Many years after, conservatives would seize on all this as proof that Hillary was a pedal-to-the-metal radical at Yale. And Clinton’s lack of forthrightness about this slice of her history has only lent credence to the caricature. In her autobiography, Living History, she mentions the Panther trial only en passant and has maintained total silence about it elsewhere. Meanwhile, her description of Treuhaft’s militant outfit is comically innocuous: “a small law firm in Oakland.”

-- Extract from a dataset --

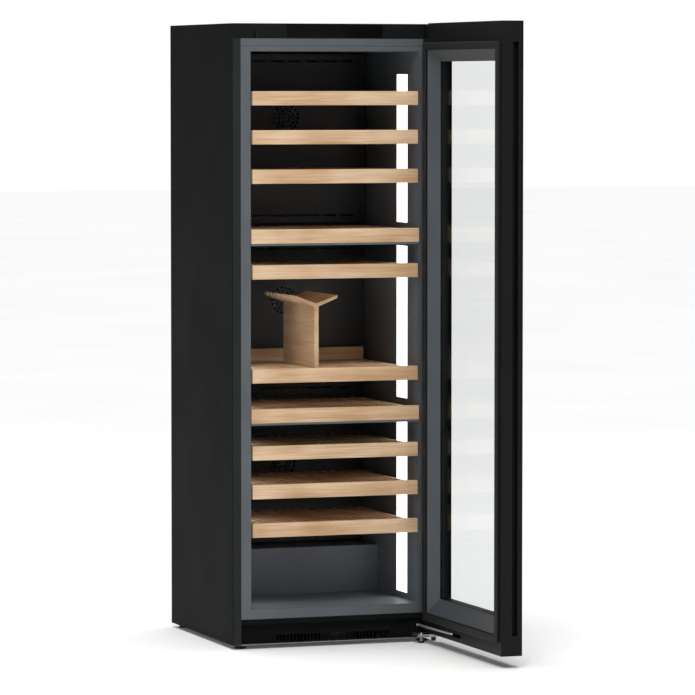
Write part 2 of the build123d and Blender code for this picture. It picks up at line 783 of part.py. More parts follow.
with BuildPart(door_plane) as door_frame:
    inset_block((0, 0, 0), (body_outer, door_inner))
    inset_block(grown(opening, spacer_width), (body_outer, pane_outer), Mode.SUBTRACT)
    inset_block(grown(opening, pane_cover), (pane_outer, pane_inner), Mode.SUBTRACT)
    inset_block(bevel_inset, (pane_inner, door_inner), Mode.SUBTRACT)
    block((-notch_reach, door_right), (body_outer, door_inner), (notch_level, door_top), Mode.SUBTRACT)
    block((door_left, door_left + grip_depth),
          (door_inner - grip_from_face - grip_width, door_inner - grip_from_face),
          (grip_bottom, grip_top), Mode.SUBTRACT)
    block((door_right - damper_slot_length, door_right),
          (door_inner - damper_slot_depth, door_inner),
          (damper_level - damper_slot_gap, damper_level + damper_height + damper_slot_gap),
          Mode.SUBTRACT)
    with Locations((0, 0, door_bottom)):
        Cylinder(bush_radius, bottom_pin_top - door_bottom, align=upright, mode=Mode.SUBTRACT)
    with Locations((0, 0, notch_level)):
        Cylinder(bush_radius, top_pin_length, align=hanging, mode=Mode.SUBTRACT)
save(door_frame, "door_frame")

with BuildPart(door_plane) as door_inner_frame:
    inset_block(bevel_inset, (pane_inner, door_inner))
    for inset, level in ((grown(bevel_inset, -bevel_lip), door_inner), (opening, pane_inner)):
        side, top, bottom = inset
        mouth = Plane(origin=door_plane.from_local_coords(Vector(0, level, 0)),
                      x_dir=door_plane.x_dir, z_dir=-door_plane.y_dir)
        with BuildSketch(mouth):
            with Locations(((door_left + door_right) / 2,
                            (door_bottom + bottom + door_top - top) / 2)):
                Rectangle(cabinet_width - 2 * side, door_top - top - door_bottom - bottom)
    loft(mode=Mode.SUBTRACT)
save(door_inner_frame, "door_inner_frame")

with BuildPart(door_plane) as door_inner_glass:
    inset_block(grown(opening, pane_cover), (pane_outer, pane_inner))
save(door_inner_glass, "door_inner_glass")

with BuildPart(door_plane) as glass_spacer:
    inset_block(grown(opening, spacer_width), (body_outer, pane_outer))
    inset_block(opening, (body_outer, pane_outer), Mode.SUBTRACT)
save(glass_spacer, "glass_spacer")

with BuildPart(door_plane) as door_gasket:
    inset_block(grown(bevel_inset, gasket_width), (door_inner, door_inner + gasket_thickness))
    inset_block(bevel_inset, (door_inner, door_inner + gasket_thickness), Mode.SUBTRACT)
    fillet(door_gasket.faces().sort_by(Axis(door_plane.origin, door_plane.y_dir))[-1].edges(), gasket_edge)
save(door_gasket, "door_gasket")

with BuildPart(door_plane) as door_bushes:
    with Locations((0, 0, door_bottom)):
        Cylinder(bush_radius, bottom_pin_top - door_bottom, align=upright)
        Cylinder(bush_flange, door_bottom - plate_top - touch_gap, align=hanging)
    with Locations((0, 0, notch_level)):
        Cylinder(bush_radius, top_pin_length, align=hanging)
        Cylinder(bush_flange, bush_flange_thickness, align=upright)
    with Locations((0, 0, (door_bottom + door_top) / 2)):
        Cylinder(pin_radius + bearing_gap, door_top, mode=Mode.SUBTRACT)
save(door_bushes, "door_bushes")

tip_run = hinge_x - door_inner + damper_tip_inside - damper_x
tip_reach = (damper_length ** 2 - tip_run ** 2) ** 0.5
with BuildPart() as damper_arm:
    with BuildSketch(Plane(origin=(damper_x, damper_y, damper_level), x_dir=(tip_run, -tip_reach, 0))):
        with Locations((damper_length / 2, 0)):
            Rectangle(damper_length, damper_width)
        Circle(damper_hub)
        Circle(damper_pin + bearing_gap, mode=Mode.SUBTRACT)
    extrude(amount=damper_height)
save(damper_arm, "damper_arm")
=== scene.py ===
"""Looks of a tall wine cooler with a glass door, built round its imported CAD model.

Laid out as an add-on: settings, one operator for each group of like pieces, a panel and a stage.
"""
import json
import math

import bmesh
import bpy
from bpy.props import (FloatProperty, FloatVectorProperty, IntProperty, PointerProperty)
from mathutils import Matrix, Vector


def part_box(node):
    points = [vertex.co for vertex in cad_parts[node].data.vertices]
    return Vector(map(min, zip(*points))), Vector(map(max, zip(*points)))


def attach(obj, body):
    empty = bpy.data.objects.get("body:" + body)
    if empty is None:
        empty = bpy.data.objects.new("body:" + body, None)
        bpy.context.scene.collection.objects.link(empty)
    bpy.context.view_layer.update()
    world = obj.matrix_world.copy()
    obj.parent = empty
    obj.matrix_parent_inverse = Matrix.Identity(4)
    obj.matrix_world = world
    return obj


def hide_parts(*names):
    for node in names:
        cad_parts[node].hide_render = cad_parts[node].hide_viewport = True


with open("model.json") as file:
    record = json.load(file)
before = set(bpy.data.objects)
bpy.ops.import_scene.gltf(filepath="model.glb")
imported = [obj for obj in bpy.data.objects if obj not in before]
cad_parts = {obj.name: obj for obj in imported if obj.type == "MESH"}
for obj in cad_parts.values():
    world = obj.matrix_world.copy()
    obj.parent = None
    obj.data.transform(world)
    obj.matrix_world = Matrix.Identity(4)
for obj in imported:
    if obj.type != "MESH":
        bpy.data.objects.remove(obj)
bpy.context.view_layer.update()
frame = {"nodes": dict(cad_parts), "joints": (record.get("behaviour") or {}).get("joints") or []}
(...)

The truth is that Clinton, who had grown up the daughter of rock-ribbed Republicans in suburban Chicago, had moved steadily leftward during her time at Wellesley. The former Goldwater Girl who worked one summer for the conservative congressman (and future Nixon defense secretary) Melvin Laird had, by 1968, become a canvasser for Eugene McCarthy and a booster of John Lindsay. She had written her senior thesis on the rabble-rousing organizer Saul Alinsky and considered taking a job with him, and even 30 years later still spoke warmly of the writings of the Marxist theoretician and Students for a Democratic Society head Carl Oglesby.

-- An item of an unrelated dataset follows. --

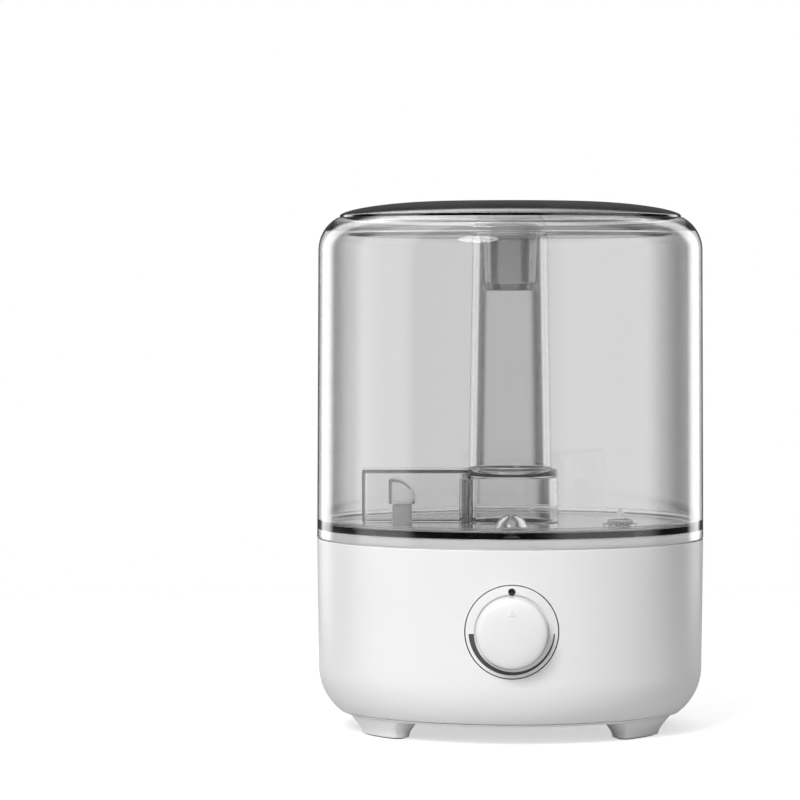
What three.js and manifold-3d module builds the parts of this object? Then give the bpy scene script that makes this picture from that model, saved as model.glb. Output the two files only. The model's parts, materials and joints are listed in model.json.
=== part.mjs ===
// A top-filled cool mist humidifier: a round white base with the electronics, fan and
// ultrasonic transducer, a clear tank standing on it, and a smoked lid with a turning nozzle.
// Millimetres, +Z up, front towards -Y. The pieces are drawn about the tank's own axis.

import * as THREE from 'three';
import { mergeVertices } from 'three/addons/utils/BufferGeometryUtils.js';
import Module from 'manifold-3d';

const wasm = await Module();
wasm.setup();

// ---------------------------------------------------------------- driving sizes

const bodyDiameter = 198;
const overallHeight = 270;
const baseHeight = 97.6; // soles to the line between base and tank
const gap = 0.3; // between pieces that touch
const runningGap = 0.5; // between pieces that slide

// base casing
const shellWall = 2.5;
const baseDraft = 0.8;
const floorCut = 6; // how much of the rounding the flat cover cuts off
const bottomRounding = 28.5;
const coverHeight = 9.5; // underside of the bottom cover above the floor
const coverThickness = 2.5;
const coverLip = 1.2; // edge of the cover that shows below the shell
const footLength = 23; // degrees of arc
const footAngle = 35.5; // degrees from the X axis to the middle of a foot
const footWidth = 10.5;
const footInset = 5.5; // from the cover's edge to the sole's outer edge
const footFlare = 5; // how far a foot widens up to the cover
const padHeight = 1.6;
const padShow = 0.6;
const screwHeadRadius = 2.9;
const screwShankRadius = 1.4;
const screwLength = 12;
const pillarRadius = 4;
const pillarInset = 7.5; // screw axis from the cover's edge

// water basin
const spigotHeight = 5; // rim that stands up inside the tank's skirt
const basinDepth = 16;
const wellDepth = 14;
const wellRadius = 16;
const deckWall = 2.5;
const deckFloor = 2.5;
const ledgeWidth = 4;

// transducer
const discRadius = 10;
const discThickness = 1.3;
const sealRadius = 13;
const sealThickness = 2.6;
const clampThickness = 1.6;

// fan and air path
const fanSize = 50;
const fanRim = 1.8; // thinnest wall round the fan's bore
const fanDepth = 15;
const fanHubRadius = 11;
const bladeCount = 7;
const bladeTipGap = 1.2;
const fanShift = 21; // fan's axis from the hood's middle
const filterRadius = 20;
const filterThickness = 3.6;
const filterRing = 2;
const ductWall = 1.5;
const hoodWidth = 13.3;
const hoodDepth = 21;
const hoodHeight = 22.1; // above the tank floor
const hoodInset = 12.1; // from the clear box's inner wall
const hoodWindow = 7;
const hoodSill = 1; // below the window
const chimneyRise = 9.1; // chimney's top above the tank floor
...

But if Clinton’s moral sympathies were with the radicals, she adamantly eschewed their tactics. A bone-deep pragmatist, she would often say, in the midst of heated political debates, “You can’t accomplish anything in government unless you win!” She believed in the system; she “advocated engagement, not disruption or ‘revolution,’ ” as she later put it. When she’d told Alinsky that she was heading to law school, he huffed, “Well, that’s no way to change anything.” With great self-assurance, she told him that he was just plain wrong.

The utopian woolymindedness of the far left drove her fairly batty, too. As an editor on the Review, she read a draft of an article arguing that members of the counterculture, rather than taking up arms, should migrate in large numbers to a single state and take it over, allowing them to experiment with new lifestyles, marital rules, and modes of democracy. “This is mental masturbation,” she snapped at one of its authors. “Get down to earth.”

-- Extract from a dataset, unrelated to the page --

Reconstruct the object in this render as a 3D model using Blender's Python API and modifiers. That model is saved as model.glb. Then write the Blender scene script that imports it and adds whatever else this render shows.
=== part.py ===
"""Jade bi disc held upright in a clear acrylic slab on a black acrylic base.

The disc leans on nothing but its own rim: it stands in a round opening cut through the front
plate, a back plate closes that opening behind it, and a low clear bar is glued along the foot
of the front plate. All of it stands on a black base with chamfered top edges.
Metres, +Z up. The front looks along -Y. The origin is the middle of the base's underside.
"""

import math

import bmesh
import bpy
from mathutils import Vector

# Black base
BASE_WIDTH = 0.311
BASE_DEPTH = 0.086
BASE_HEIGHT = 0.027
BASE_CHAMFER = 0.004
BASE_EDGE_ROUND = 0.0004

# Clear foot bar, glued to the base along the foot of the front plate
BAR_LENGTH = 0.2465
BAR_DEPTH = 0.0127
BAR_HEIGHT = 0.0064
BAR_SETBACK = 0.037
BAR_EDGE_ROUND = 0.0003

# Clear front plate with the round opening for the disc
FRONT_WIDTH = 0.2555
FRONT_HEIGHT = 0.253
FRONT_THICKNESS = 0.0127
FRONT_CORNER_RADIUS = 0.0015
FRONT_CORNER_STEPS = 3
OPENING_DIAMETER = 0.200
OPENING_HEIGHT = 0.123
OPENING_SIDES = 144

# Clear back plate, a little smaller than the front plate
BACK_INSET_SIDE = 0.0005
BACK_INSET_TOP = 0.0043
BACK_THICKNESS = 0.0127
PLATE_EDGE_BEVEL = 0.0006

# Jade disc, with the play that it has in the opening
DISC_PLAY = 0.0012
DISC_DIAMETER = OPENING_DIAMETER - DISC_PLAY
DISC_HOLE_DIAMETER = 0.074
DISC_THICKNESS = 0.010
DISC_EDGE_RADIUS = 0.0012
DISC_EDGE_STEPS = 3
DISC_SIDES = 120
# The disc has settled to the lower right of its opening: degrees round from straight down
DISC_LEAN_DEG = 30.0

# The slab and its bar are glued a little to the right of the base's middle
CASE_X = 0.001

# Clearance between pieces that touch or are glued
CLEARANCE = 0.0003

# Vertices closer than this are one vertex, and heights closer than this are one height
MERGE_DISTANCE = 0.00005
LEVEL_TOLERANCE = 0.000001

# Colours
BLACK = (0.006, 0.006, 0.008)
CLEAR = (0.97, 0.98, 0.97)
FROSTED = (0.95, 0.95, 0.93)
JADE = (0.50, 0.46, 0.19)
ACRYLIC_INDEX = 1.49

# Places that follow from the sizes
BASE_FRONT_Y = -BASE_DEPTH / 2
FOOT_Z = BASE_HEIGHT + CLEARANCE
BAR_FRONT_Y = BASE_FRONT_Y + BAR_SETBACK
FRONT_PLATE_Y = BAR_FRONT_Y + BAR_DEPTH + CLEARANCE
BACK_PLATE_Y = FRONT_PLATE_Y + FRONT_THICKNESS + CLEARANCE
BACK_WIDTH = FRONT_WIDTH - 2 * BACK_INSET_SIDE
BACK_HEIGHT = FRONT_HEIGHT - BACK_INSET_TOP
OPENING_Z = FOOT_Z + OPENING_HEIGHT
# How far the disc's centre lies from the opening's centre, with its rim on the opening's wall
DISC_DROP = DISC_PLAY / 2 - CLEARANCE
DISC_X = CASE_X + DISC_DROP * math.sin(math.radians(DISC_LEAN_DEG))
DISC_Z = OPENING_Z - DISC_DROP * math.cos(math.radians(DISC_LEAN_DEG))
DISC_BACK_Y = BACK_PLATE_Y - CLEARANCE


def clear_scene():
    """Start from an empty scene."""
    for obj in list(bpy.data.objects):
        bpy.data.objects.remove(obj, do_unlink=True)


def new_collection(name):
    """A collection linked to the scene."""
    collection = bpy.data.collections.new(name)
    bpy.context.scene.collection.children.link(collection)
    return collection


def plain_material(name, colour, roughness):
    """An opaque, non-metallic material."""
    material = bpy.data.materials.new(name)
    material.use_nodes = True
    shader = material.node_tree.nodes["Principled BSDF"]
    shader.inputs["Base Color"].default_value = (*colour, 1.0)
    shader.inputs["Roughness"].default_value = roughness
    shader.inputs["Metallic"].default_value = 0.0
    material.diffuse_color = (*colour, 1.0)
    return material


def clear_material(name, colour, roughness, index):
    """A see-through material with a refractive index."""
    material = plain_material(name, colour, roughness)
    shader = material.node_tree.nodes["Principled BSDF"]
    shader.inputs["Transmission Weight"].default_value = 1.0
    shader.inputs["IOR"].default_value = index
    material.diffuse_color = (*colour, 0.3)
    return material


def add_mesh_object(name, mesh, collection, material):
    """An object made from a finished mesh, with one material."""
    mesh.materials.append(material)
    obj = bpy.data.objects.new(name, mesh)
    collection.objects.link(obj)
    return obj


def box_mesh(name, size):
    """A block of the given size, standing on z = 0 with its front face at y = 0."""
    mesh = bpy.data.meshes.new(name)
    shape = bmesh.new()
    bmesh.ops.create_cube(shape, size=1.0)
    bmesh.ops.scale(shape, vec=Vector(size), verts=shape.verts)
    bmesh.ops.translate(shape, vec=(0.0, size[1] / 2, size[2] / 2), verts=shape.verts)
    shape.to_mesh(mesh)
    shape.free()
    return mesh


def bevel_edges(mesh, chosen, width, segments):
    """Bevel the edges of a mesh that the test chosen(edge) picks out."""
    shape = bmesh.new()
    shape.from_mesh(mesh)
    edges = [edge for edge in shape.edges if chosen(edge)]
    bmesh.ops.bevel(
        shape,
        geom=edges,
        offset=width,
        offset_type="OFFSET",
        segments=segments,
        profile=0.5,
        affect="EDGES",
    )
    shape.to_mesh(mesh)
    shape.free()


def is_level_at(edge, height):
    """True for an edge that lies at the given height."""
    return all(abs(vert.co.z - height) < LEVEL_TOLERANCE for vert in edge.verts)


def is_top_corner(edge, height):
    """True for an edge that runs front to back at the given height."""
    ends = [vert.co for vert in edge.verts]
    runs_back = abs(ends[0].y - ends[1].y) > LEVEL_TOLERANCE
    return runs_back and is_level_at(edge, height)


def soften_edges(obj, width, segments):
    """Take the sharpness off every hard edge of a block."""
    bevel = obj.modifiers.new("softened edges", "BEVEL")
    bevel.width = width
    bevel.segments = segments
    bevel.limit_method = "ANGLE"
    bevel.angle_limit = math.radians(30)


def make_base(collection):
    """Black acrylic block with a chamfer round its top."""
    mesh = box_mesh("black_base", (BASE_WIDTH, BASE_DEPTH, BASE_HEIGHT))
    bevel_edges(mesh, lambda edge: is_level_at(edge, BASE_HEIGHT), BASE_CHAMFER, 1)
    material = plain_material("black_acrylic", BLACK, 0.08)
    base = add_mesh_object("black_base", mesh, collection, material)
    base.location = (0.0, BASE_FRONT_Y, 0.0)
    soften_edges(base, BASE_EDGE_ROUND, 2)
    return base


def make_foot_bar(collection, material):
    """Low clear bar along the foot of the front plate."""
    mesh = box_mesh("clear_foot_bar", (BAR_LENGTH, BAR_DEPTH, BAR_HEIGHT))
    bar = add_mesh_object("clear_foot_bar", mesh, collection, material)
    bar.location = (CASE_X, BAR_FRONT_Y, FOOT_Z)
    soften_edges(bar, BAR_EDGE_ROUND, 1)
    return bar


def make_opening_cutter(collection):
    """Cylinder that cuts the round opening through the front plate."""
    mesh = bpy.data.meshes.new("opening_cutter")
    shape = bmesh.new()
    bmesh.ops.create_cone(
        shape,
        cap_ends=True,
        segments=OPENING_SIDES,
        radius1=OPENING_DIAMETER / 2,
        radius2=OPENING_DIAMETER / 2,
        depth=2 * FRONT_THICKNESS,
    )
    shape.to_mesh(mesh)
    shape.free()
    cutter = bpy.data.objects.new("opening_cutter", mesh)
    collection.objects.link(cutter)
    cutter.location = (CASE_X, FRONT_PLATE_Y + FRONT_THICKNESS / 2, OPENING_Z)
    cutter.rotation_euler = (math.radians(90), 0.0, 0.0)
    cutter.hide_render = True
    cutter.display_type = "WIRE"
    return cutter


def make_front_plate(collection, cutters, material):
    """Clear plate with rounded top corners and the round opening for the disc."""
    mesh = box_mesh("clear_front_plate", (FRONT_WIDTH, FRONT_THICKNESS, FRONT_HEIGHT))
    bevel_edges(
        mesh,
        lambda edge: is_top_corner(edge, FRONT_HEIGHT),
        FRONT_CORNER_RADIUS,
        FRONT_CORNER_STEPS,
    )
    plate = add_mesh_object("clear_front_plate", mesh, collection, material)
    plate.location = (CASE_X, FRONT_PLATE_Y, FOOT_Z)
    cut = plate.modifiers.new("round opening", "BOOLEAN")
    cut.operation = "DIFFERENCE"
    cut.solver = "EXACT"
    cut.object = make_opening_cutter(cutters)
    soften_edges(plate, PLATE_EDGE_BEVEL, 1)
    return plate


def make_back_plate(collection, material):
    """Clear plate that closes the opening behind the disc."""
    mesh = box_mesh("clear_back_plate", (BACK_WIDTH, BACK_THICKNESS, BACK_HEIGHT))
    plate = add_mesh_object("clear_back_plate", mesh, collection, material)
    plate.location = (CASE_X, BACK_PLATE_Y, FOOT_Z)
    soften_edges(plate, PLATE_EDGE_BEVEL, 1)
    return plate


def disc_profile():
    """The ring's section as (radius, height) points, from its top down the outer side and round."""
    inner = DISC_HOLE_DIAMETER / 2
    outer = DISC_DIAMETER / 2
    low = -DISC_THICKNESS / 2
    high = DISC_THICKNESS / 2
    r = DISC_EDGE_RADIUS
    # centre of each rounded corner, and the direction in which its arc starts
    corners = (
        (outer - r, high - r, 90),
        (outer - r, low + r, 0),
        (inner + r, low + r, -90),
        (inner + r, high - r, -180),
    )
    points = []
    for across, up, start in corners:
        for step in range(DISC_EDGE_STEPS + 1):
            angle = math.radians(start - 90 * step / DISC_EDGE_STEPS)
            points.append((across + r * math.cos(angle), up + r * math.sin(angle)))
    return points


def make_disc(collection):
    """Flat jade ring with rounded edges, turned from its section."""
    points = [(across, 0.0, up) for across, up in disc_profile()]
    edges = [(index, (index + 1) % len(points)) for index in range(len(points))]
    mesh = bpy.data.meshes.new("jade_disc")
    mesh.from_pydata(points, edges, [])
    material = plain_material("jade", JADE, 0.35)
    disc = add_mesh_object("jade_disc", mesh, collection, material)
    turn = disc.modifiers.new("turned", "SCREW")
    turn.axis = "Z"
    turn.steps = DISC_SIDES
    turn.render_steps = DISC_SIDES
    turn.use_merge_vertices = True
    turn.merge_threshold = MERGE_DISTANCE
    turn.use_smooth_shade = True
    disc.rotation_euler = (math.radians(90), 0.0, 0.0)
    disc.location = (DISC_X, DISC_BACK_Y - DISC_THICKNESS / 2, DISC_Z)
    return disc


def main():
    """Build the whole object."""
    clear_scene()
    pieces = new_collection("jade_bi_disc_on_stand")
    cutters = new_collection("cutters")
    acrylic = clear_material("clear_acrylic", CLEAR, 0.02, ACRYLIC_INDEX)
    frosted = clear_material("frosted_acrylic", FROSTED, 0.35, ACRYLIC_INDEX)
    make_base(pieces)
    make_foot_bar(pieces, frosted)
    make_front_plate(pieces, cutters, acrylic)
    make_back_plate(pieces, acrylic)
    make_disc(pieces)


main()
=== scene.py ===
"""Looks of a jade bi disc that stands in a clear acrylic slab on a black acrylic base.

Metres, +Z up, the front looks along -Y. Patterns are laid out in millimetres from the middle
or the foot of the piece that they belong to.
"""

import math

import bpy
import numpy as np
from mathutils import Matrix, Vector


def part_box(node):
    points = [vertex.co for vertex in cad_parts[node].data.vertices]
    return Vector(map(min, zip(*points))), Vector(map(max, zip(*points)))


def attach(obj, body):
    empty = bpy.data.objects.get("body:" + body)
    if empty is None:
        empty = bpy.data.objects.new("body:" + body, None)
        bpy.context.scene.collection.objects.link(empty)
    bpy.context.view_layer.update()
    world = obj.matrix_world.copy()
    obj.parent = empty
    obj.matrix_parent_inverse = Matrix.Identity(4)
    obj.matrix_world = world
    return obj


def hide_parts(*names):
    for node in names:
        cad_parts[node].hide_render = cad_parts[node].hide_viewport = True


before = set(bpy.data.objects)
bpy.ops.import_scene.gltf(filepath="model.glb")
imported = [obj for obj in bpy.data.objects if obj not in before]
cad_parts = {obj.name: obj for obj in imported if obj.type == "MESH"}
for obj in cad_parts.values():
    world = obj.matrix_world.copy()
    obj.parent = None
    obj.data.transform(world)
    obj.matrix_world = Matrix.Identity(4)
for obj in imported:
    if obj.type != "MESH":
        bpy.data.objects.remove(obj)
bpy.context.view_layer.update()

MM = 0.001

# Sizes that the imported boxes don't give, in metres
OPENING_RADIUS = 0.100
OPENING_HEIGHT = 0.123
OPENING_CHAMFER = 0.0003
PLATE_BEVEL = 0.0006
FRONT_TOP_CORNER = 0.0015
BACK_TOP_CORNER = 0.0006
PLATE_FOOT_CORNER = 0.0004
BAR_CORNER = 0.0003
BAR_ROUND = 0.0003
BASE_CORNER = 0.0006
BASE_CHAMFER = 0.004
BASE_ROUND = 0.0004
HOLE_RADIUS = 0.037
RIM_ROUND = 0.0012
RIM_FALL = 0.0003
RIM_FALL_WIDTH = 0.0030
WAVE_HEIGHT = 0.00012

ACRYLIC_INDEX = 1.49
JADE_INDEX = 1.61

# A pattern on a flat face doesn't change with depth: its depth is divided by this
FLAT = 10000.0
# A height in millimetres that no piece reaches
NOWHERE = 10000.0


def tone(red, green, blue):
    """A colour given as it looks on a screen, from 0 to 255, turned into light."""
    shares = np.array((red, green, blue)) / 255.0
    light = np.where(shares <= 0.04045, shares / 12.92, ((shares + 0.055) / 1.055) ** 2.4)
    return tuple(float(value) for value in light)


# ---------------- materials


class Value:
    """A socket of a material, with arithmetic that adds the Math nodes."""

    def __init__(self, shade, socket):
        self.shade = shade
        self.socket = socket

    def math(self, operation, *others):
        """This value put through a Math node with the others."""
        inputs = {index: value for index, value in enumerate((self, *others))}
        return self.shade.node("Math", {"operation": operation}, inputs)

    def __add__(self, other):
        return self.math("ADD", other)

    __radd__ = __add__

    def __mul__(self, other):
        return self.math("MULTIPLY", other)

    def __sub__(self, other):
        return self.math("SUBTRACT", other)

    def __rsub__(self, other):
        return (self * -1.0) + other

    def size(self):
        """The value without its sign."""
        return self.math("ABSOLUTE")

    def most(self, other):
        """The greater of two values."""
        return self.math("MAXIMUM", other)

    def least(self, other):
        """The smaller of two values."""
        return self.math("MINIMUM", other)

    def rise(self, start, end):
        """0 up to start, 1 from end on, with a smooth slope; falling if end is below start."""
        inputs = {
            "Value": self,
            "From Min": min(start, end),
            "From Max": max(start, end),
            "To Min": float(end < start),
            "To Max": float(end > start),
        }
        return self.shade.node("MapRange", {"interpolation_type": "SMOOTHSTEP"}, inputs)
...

Being a stout Methodist, she also quailed at the moral relativism she encountered frequently in her law-school courses. She would later recount an example that today has particular resonance. “A hypothetical was being discussed about terrorists,” she told journalist Michael Kelly in 1993. “I remember sitting there listening to the conversation as so many people tried to explain away or rationalize their behavior. And I remember saying, ‘You know, there is another alternative. And the other alternative is that they are evil. I mean, you know? There are evil people in the world.’ ”

Thus did Hillary find herself stuck awkwardly in the middle at Yale, not so much between warring cadres as between her own inclinations. The tension she felt was hardly unique. “Few, if any, Yale law students thought of themselves as true revolutionaries or even modest rebels,” said Robert Reich, the former secretary of Labor and a law-school friend of the Clintons. “But we didn’t want to think of ourselves as part of the Establishment, either. Yet here we were at Yale, studying to be, well, lawyers. There was a certain amount of cognitive dissonance in play.”

Clinton dealt with that dissonance by embracing the center, throwing herself into the midst of the conflicts that arose, assuming the role of mediator. In the last week of April 1970, an arsonist set fire to the International Law Library. Hillary, horrified, rushed to join the bucket brigade that put out the blaze. A few days later, with the May Day student strike close at hand, a fractious assembly took place in the law school’s biggest lecture hall. The place was packed with protesters, professors, and administrators. Perched on a table in the front of the room, swinging one leg back and forth, Clinton took control of the meeting and calmed the angry crowd.

“It was almost like [she was] being a translator,” her classmate Kristine Olson recalled. “Somebody would say something in the typical rhetoric of the time. She would say, ‘I hear you saying this.’ Or, ‘If you could be in a room with Professor So-and-so, is this what you would say?’ Hillary did what nowadays would be called international summitry—flying back and forth between both sides … She’s always been one who sees the need for balance.”

Clinton’s own sense of balance was fragile, however. Before heading to Yale, she had written a letter to her youth-group minister back home in Illinois, asking plaintively, “Can one be a mind conservative and a heart liberal?” At the end of her 1-L year at Yale, the answer still eluded her. But in the next months, Hillary’s life would be would changed forever by two people—a man and a woman who would help her achieve, in her own mind, at least, the synthesis that she’d been so fervently seeking.